Лежал Максим на вогнутом железном столе с частой перфорацией и вделанными по углам маленькими хромированными кранчиками, из которых медленно капала вода, при этом никто не удосужился не то что простынку под него постелить, но и просто подушку под голову сунуть. И еще был запах, странный запах хвойного леса, моря и разрытой, слегка влажноватой земли, обильно удобренной перегноем, весьма своеобразно дополняющий висящую в изголовье Максима картину, отражение которой он ухитрился рассмотреть в зеркальный кафель противоположной стены, изображавшей звездную ночь с ковшом Большой Медведицы, тем самым сосновым лесом, черными силуэтом проступающей в синеве тьмы, и покосившимися могильными крестами.
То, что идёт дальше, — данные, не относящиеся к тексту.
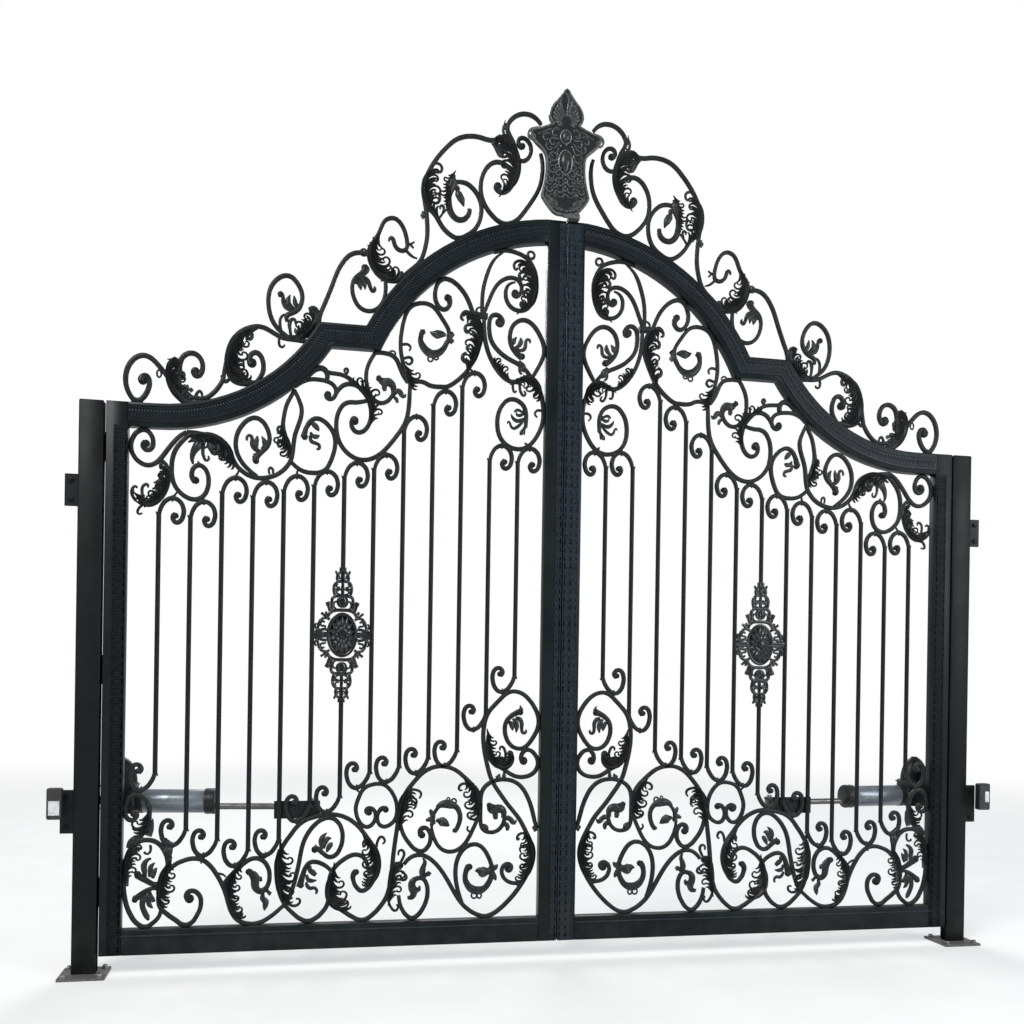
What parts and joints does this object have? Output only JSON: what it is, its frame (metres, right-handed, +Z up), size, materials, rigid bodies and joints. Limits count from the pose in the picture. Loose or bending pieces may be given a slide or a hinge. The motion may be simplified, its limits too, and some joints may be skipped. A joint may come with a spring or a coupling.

Максим в изнеможении опустил голову на твердое железо, прижался щекой к лезвию меча с точно рассчитанной силой, за которой сразу следует боль, закрыл слезящиеся глаза, нащупал в кармане очки и водрузил из на кончик носа.

Над ним нависли лица, скрытые под зеленоватыми масками, больше смахивающими на респираторы или даже противогазы, так как из под матерчатых клапанов с большими металлическими кнопками куда-то вниз тянулись толстые полупрозрачные трубки с хорошо различимым клубящимся содержанием, как будто хирургам пришло в голову надышаться наркотического дыма перед сложной операцией.

То, что это хирурги, Максим догадался по их стеклянным глазам, прикрытыми контактными линзами, которые расчерчивали прицельные сетки и мигающие крошечные огоньки микроскопов и нанокомпьютеров, да по общему безжалостно-равнодушному выражению глаз в окружении характерных морщинок и нависающих с безресничных век тонких длинных складок, готовых мгновенно захлопнуться перед фонтанчиками крови из разрезанных артерий или распоротого сердца.

Слегка шевеля головой из стороны в сторону, Максим пытался найти в них десять отличий, но дальше одного не пошло — они различались только тем, что один стоял справа от Максима, а другой — слева, с одинаковой холодной доброжелательностью разглядывая пациента и синхронно моргая.

Сквозь очки света проходило не так много, и поэтому Максим имел возможность любоваться несколько искаженным изображением операционной в громадном рефлекторе висящего над ним прожектора, хотя пришлось изрядно постараться, чтобы перевести вогнутое, сверкающее изображение трех людей, двое из которых стояли и выходили в зеркале искаженными зелеными овалами, в привычное человеческое мирововсприятие.

Сам Максим отражался живописным уродцем с толстеньким телом, кривыми ножками и сплюснутой головой, делающей честь самому закоренелому неандертальцу, и было похоже на то, что он попал в комнату смеха и так и лег у самого смешного отображения, от истерического смеха не имея сил двинуться дальше.

Хирурги наконец оторвались от созерцания пациента, переглядывания и синхронного моргания, подкатили поближе к операционному столу укутанный простыней столик, долго его распаковывали, путаясь в невероятного размера простыне, которая оказалась изнутри расписанной аляпистыми узорами.